In fact, the presence of Wright's novel focalizes another prominent issue: the infatuation with a post-racial society as an effort to ignore the reality of racism. Many in society hold beliefs about the “post-racial” society, relying on the election of former President Barack Obama as proof of a progressive world where race and discrimination no longer thrive. In essence, the belief is that black people may not have been born equal, but they are made equal by their accolades. However, this requires the obliteration of the violence that black people still face in society, violence that is often pushed to the background as media outlets find new events with which to divert our attention. It is a facade of equality that ignores the psychological, emotional and systemic violence that exists in order to make a world where all people are equal, but some people are more equal than others. Essentially, after the marches end and after media attention dwindles, people go back to thinking about happier things — hedonism, immediacy and ignorance win again. Just like the society in Fahrenheit 451, society asks for ignorance and bliss; people wish to be deceived.

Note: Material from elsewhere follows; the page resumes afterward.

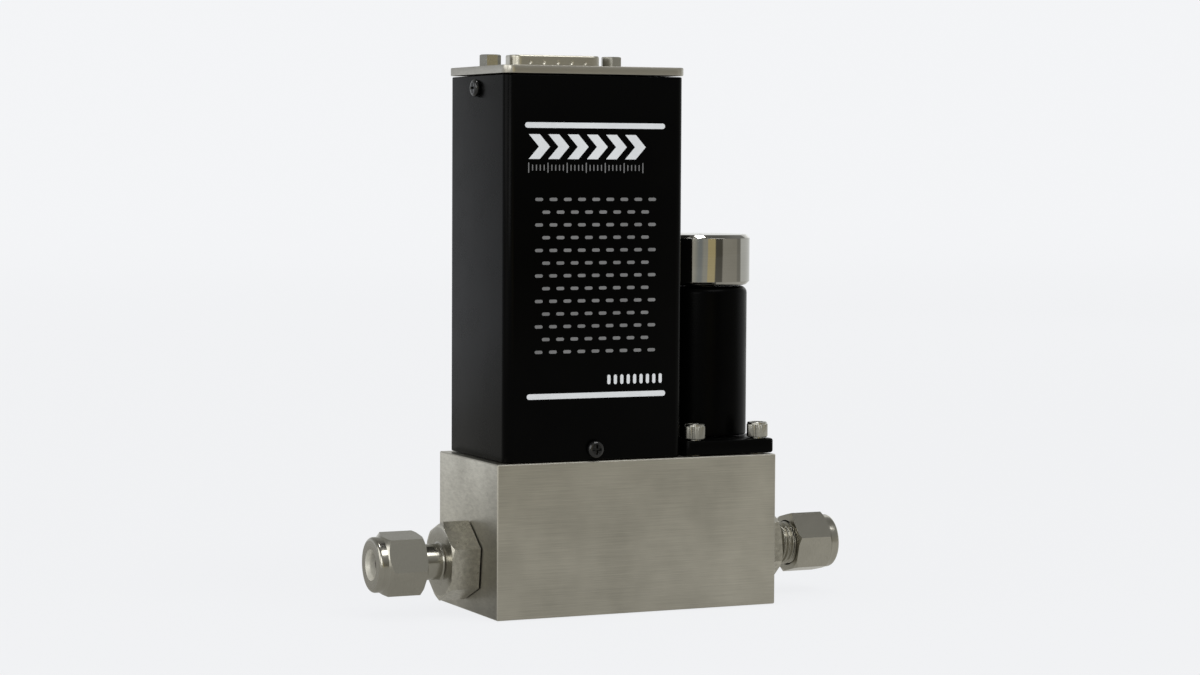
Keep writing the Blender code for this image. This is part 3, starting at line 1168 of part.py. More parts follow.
def valve_flange():
    """Black plate that clamps the stem's collar, with rounded corners and four screw holes."""
    outline = rounded(rectangle(FLANGE_WIDTH, FLANGE_DEPTH, FLANGE_CORNER))
    flange = placed(extruded("valve_flange", outline, FLANGE_FOOT, FLANGE_TOP, "black_satin_paint"),
                    (VALVE_X, 0.0, 0.0))
    broken_edges(flange, FLANGE_EDGE)
    bottom, top = FLANGE_FOOT - PAST, FLANGE_TOP + PAST
    cut(flange, drill("cut_flange_bore", STEM_RADIUS + GAP, bottom, top, (VALVE_X, 0.0, 0.0),
                      steps=ROUND_STEPS))
    for i, (x, y) in enumerate(flange_screw_places()):
        cut(flange, drill(f"cut_flange_hole_{i + 1}", FLANGE_SCREW_RADIUS + GAP, bottom, top, (x, y, 0.0)))
        cap_screw(f"flange_screw_{i + 1}", (x, y, FLANGE_TOP + GAP), CAP_HEAD_RADIUS, CAP_HEAD_HEIGHT,
                  FLANGE_SCREW_RADIUS, FLANGE_THICKNESS + 2.0 * GAP + FLANGE_SCREW_REACH - GAP)
    return flange


def valve_stem():
    """Turned stem: sealing collar, tube round the plunger, solid pole and the nut's stud."""
    foot = COLLAR_FLOOR + GAP
    crown = COIL_CROWN - GAP
    bore = STEM_BORE_RADIUS
    section = [
        (bore, foot), (STEM_COLLAR_RADIUS, foot), (STEM_COLLAR_RADIUS, BLOCK_HEIGHT),
        (STEM_RADIUS, BLOCK_HEIGHT), (STEM_RADIUS, crown), (STEM_STUD_RADIUS, crown),
        (STEM_STUD_RADIUS, crown + STEM_STUD_LENGTH), (0.0, crown + STEM_STUD_LENGTH),
        (0.0, POLE_FACE), (bore, POLE_FACE),
    ]
    return placed(turned("valve_stem", section, "turned_stainless"), (VALVE_X, 0.0, 0.0))


def valve_plunger():
    """Magnetic plunger with the spring's guide on top and a pocket below for the soft seat."""
    pocket = SEAT_RADIUS + GAP
    pocket_top = SEAT_FOOT + SEAT_THICKNESS + GAP
    guide_top = POLE_FACE - PLUNGER_AIR_GAP
    edge = GAP
    section = [
        (0.0, pocket_top), (pocket, pocket_top), (pocket, PLUNGER_BASE),
        (PLUNGER_RADIUS - edge, PLUNGER_BASE), (PLUNGER_RADIUS, PLUNGER_BASE + edge),
        (PLUNGER_RADIUS, PLUNGER_SHOULDER - edge), (PLUNGER_RADIUS - edge, PLUNGER_SHOULDER),
        (PLUNGER_GUIDE_RADIUS, PLUNGER_SHOULDER), (PLUNGER_GUIDE_RADIUS, guide_top), (0.0, guide_top),
    ]
    plunger = turned("valve_plunger", section, "polished_steel", SMALL_STEPS)
    face = [(0.0, SEAT_FOOT), (SEAT_RADIUS, SEAT_FOOT), (SEAT_RADIUS, SEAT_FOOT + SEAT_THICKNESS),
            (0.0, SEAT_FOOT + SEAT_THICKNESS)]
    seat = turned("plunger_seat", face, "seal_rubber", SMALL_STEPS)
    lift = bpy.data.objects.new("valve_lift", None)
    bpy.context.scene.collection.objects.link(lift)
    lift.location = (VALVE_X, 0.0, 0.0)
    plunger.parent = lift
    seat.parent = lift


def plunger_spring():
    """Compression spring between the plunger's shoulder and the pole, a helix with level ends."""
    low = PLUNGER_SHOULDER + GAP + SPRING_WIRE_RADIUS
    high = POLE_FACE - GAP - SPRING_WIRE_RADIUS
    steps = SPRING_STEPS * SPRING_TURNS
    path = []
    for k in range(steps + 1):
        share = k / steps
        turn = 2.0 * pi * SPRING_TURNS * share
        level = min(max((share * SPRING_TURNS - 0.5) / (SPRING_TURNS - 1.0), 0.0), 1.0)
        path.append((VALVE_X + SPRING_RADIUS * cos(turn), SPRING_RADIUS * sin(turn),
                     low + (high - low) * level))
    return swept("plunger_spring", path, SPRING_WIRE_RADIUS, "polished_steel", 5)


def valve_orifice():
    """Jet with its raised seat land and the groove for its own seal."""
    groove_root = ORIFICE_RADIUS - 2.0 * ORIFICE_SEAL_SECTION - GAP
    middle = ORIFICE_FOOT + ORIFICE_HEIGHT / 2.0
    half = ORIFICE_SEAL_SECTION + GAP
    nose = CAVITY_FLOOR + ORIFICE_NOSE_HEIGHT
    section = [
        (ORIFICE_BORE_RADIUS, ORIFICE_FOOT), (ORIFICE_RADIUS, ORIFICE_FOOT), (ORIFICE_RADIUS, middle - half),
        (groove_root, middle - half), (groove_root, middle + half), (ORIFICE_RADIUS, middle + half),
        (ORIFICE_RADIUS, CAVITY_FLOOR), (ORIFICE_NOSE_RADIUS, CAVITY_FLOOR),
        (ORIFICE_LAND_RADIUS, nose), (ORIFICE_BORE_RADIUS, nose),
    ]
    place = (VALVE_X, 0.0, 0.0)
    placed(turned("valve_orifice", section, "turned_stainless", TINY_STEPS), place)
    seal_ring("orifice_seal", ORIFICE_RADIUS - ORIFICE_SEAL_SECTION, ORIFICE_SEAL_SECTION, middle, place)


def coil():
    """Bobbin and winding inside a drawn steel can with a rounded shoulder."""
    place = (VALVE_X, 0.0, 0.0)
    ceiling = COIL_CROWN - COIL_TOP
    foot, crown = COIL_FOOT, ceiling - GAP
    bore = STEM_RADIUS + GAP
    barrel = bore + BOBBIN_WALL
    lower, upper = foot + BOBBIN_FLANGE_THICKNESS, crown - BOBBIN_FLANGE_THICKNESS
    spool = [
        (bore, foot), (BOBBIN_FLANGE_RADIUS, foot), (BOBBIN_FLANGE_RADIUS, lower), (barrel, lower),
        (barrel, upper), (BOBBIN_FLANGE_RADIUS, upper), (BOBBIN_FLANGE_RADIUS, crown), (bore, crown),
    ]
    placed(turned("coil_bobbin", spool, "black_plastic", SMALL_STEPS), place)
    wire = [(barrel + GAP, lower + GAP), (COIL_WINDING_RADIUS, lower + GAP),
            (COIL_WINDING_RADIUS, upper - GAP), (barrel + GAP, upper - GAP)]
    placed(turned("coil_winding", wire, "copper_wire", SMALL_STEPS), place)
    inner = COIL_RADIUS - COIL_WALL
    can = rounded([
        (inner, COIL_FOOT, 0.0), (COIL_RADIUS, COIL_FOOT, 0.0), (COIL_RADIUS, COIL_CROWN, COIL_SHOULDER),
        (bore, COIL_CROWN, 0.0), (bore, ceiling, 0.0), (inner, ceiling, COIL_WALL / 2.0),
    ], 3)
    housing = placed(turned("coil_housing", can, "black_satin_paint", FINE_STEPS), place)
    hole = drill("cut_coil_lead_hole", COIL_LEAD_RADIUS + GAP, inner - PAST, COIL_RADIUS + PAST,
                 (VALVE_X, 0.0, COIL_LEAD_Z), FACING_INLET)
    cut(housing, hole)


def coil_nut():
    """Round nut that holds the coil down, chamfered on both edges, with a blind thread."""
    foot = COIL_CROWN + GAP
    crown = foot + ROUND_NUT_HEIGHT
    chamfer = ROUND_NUT_CHAMFER
    bore = STEM_STUD_RADIUS + GAP
    ceiling = COIL_CROWN - GAP + STEM_STUD_LENGTH + GAP
    section = [
        (bore, foot), (ROUND_NUT_RADIUS - chamfer, foot), (ROUND_NUT_RADIUS, foot + chamfer),
        (ROUND_NUT_RADIUS, crown - chamfer), (ROUND_NUT_RADIUS - chamfer, crown), (0.0, crown),
        (0.0, ceiling), (bore, ceiling),
    ]
    return placed(turned("coil_nut", section, "polished_steel", FINE_STEPS), (VALVE_X, 0.0, 0.0))


def socket_place():
    """Centre of the lead socket on the board's front."""
    return (COVER_X + LEAD_SOCKET_SHIFT, BOARD_FRONT - GAP - LEAD_SOCKET_DEPTH / 2.0,
            BOARD_FOOT + LEAD_SOCKET_RISE)


def coil_lead():
    """Lead from the winding through the coil's can and the cover's wall, up to the socket."""
    x, y, z = socket_place()
    inside = COVER_RIGHT - COVER_WALL
    straight_end = inside - COIL_LEAD_STRAIGHT
    below = z - LEAD_SOCKET_HEIGHT / 2.0 - GAP
    corners = [
        (VALVE_X - COIL_WINDING_RADIUS - GAP, 0.0, COIL_LEAD_Z), (inside, 0.0, COIL_LEAD_Z),
        (straight_end, 0.0, COIL_LEAD_Z),
        (straight_end - COIL_LEAD_TURN, LEAD_SWING, COIL_LEAD_Z + COIL_LEAD_LIFT),
        (x + LEAD_SWING, y - LEAD_SWING, below - COIL_LEAD_DROP), (x + LEAD_SPLAY, y, below),
    ]
    return swept("coil_lead", smooth_route(corners, COIL_LEAD_SPACING), COIL_LEAD_RADIUS, "seal_rubber", 7)


def lead_grommet():
    """Grommet for the coil's lead, gripping the cover's wall between two rims."""
    bore = COIL_LEAD_RADIUS + GAP
    neck = bore + GROMMET_WALL
    brim = neck + GROMMET_FLANGE
    outside = GAP + GROMMET_FLANGE_THICKNESS
    rear = COVER_WALL + outside
    section = [
        (bore, -rear), (brim, -rear), (brim, -COVER_WALL - GAP), (neck, -COVER_WALL - GAP), (neck, GAP),
        (brim, GAP), (brim, outside), (bore, outside),
    ]
    grommet = turned("coil_lead_grommet", section, "seal_rubber", TINY_STEPS)
    return placed(grommet, (COVER_RIGHT, 0.0, COIL_LEAD_Z), FACING_OUTLET)


def sensor_lead():
    """Lead from the windings through the sensor can's rear wall to the side of the socket."""
    x, y, z = socket_place()
    beside = x - LEAD_SOCKET_WIDTH / 2.0 - GAP
    back = SENSOR_COVER_DEPTH / 2.0
    corners = [
        (COVER_X, WINDING_RADIUS + GAP, SENSOR_TUBE_TOP), (COVER_X, back, SENSOR_TUBE_TOP),
        (COVER_X + LEAD_SWING, back + SENSOR_LEAD_REACH, SENSOR_TUBE_TOP + SENSOR_LEAD_RISE),
        (beside - LEAD_STRAIGHT_END, y, z), (beside, y, z),
    ]
    return swept("sensor_lead", smooth_route(corners, SENSOR_LEAD_SPACING), SENSOR_LEAD_RADIUS,
                 "seal_rubber", 6)


def control_valve():
    """The normally closed solenoid valve on the outlet end of the block."""
    valve_orifice()
    seal_middle = COLLAR_FLOOR - STEM_SEAL_SECTION
    seal_ring("stem_seal", STEM_SEAL_RADIUS, STEM_SEAL_SECTION, seal_middle, (VALVE_X, 0.0, 0.0))
    valve_stem()
    valve_plunger()
    plunger_spring()
    valve_flange()
    coil()
    coil_nut()


def gather():
    """Parent every loose object to one empty at the part's origin."""
    origin = bpy.data.objects.new("mass_flow_controller", None)
    bpy.context.scene.collection.objects.link(origin)
    for item in bpy.data.objects:
        if item.parent is None and item is not origin:
            item.parent = origin


def build():
    """Model the whole controller."""
    clear_scene()
    body_block()
    flow_restrictor()
    fittings()
    flow_sensor()
    electronics()
    cover_assembly()
    control_valve()
    coil_lead()
    lead_grommet()
    sensor_lead()
    gather()


build()
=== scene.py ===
import json
from math import cos, pi, radians, sin, tan

import bmesh
import bpy
import numpy as np
from mathutils import Matrix, Vector

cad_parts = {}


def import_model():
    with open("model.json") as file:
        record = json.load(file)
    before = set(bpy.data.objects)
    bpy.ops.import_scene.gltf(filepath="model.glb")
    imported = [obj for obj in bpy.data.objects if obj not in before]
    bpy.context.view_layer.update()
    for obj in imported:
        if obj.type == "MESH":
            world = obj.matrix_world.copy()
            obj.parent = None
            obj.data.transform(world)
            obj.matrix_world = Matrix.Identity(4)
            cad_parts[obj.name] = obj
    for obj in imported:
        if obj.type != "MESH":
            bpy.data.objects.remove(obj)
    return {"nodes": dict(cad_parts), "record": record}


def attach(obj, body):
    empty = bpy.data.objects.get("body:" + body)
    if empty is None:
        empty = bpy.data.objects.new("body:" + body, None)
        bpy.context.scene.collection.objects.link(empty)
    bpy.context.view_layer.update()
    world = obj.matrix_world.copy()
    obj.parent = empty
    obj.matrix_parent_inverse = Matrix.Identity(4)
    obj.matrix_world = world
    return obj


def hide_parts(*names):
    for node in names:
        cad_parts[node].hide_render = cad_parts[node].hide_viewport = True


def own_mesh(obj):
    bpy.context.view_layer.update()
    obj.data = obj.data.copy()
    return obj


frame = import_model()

# Sizes are in millimetres, in the CAD's frame, and MM turns them into metres
MM = 0.001
BODY = "controller"

# Block, gas ports and fittings
BLOCK_END = 38.1
PORT_HEIGHT = 12.7
ADAPTER_FLATS = 17.46
NUT_FLATS = 14.29

# Cover and end plate
COVER_X = -11.9
COVER_WIDTH = 48.0
COVER_DEPTH = 36.7
COVER_CORNER = 2.3
COVER_FRONT = -18.35
COVER_FOOT = 38.4
COVER_TOP = 132.6
PLATE_WIDTH = 48.8
PLATE_DEPTH = 37.5
PLATE_CORNER = 2.7
PLATE_FOOT = 132.9
PLATE_TOP = 134.9

# Connector; its insert is moulding between the foot and the face, and contacts outside them
CONNECTOR_Y = 9.35
CONNECTOR_TOP = 138.2
SHELL_WIDTH = 25.25
SHELL_DEPTH = 8.36
INSERT_FACE = 134.3
INSERT_FOOT = 127.6
JACKSCREW_REACH = 16.65

# Valve
VALVE_X = 25.75
FLANGE_WIDTH = 24.7
FLANGE_DEPTH = 36.4
FLANGE_FOOT = 38.4
FLANGE_TOP = 42.0
COIL_FOOT = 42.3
COIL_TOP = 80.2
STEM_HOLE = 5.05

# Shading turns sharp past this angle, and a softened edge starts past this one
SHARP_ANGLE = radians(32.0)
SOFTEN_ANGLE = radians(22.0)

# Points closer than this, in metres, are one point
SAME_PLACE = 0.000002

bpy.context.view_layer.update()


# Shapes

def turns(count, start=0.0):
    """Angles spread evenly round a circle, from a starting angle."""
    return start + 2.0 * pi * np.arange(count) / count


def unit(vectors):
    """Each row of an array scaled to length one."""
    return vectors / np.linalg.norm(vectors, axis=-1, keepdims=True)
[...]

Of course, people need catharsis from the violence that pervades the world because focalizing pain, death and murder continuously would create a society entrenched in sadness and apathy. People never completely forget that youth are being killed for attending school, or that black people are constantly murdered or incarcerated just for existing. Mental health issues do affect people who shoot others without cause, and boycotting and marches have a history of bringing attention to social justice issues. Numerous organizations are constantly combating systemic issues that affect marginalized populations, and various individual and grassroots organizations are entrenched in the intellectual and emotional war against physical violence and murder. However, at what point do we begin to create the world that Montag was trying to subvert, that Bradbury was trying to warn us about? At what point do we try to be like Montag and maintain our activism long term, not just for the few weeks that we need to be woke? At what point do we acknowledge the transitory conversations that only ignite when death occurs?
“We” is used in the collective sense. The people in Bradbury’s classic novel created a society of ignorance and generated a destroyed sense of empathy for others. They embraced immediacy, witlessness and a false sense of equality in order to make the world more agreeable for certain people. They destroyed books and killed or erased the identities of anyone who questioned their traditional belief system and made them think about unhappiness, violence and prejudice. It will take the collective “we” to combat the violence of organized forgetting that minimizes collective attention as time passes. It will take more than marginalized people speaking for themselves and allies jumping into the ring when they feel most comfortable. We need both catharsis and sustained activism. Bradbury’s book is a classic, but I would hate for our society to make his fictional world our reality.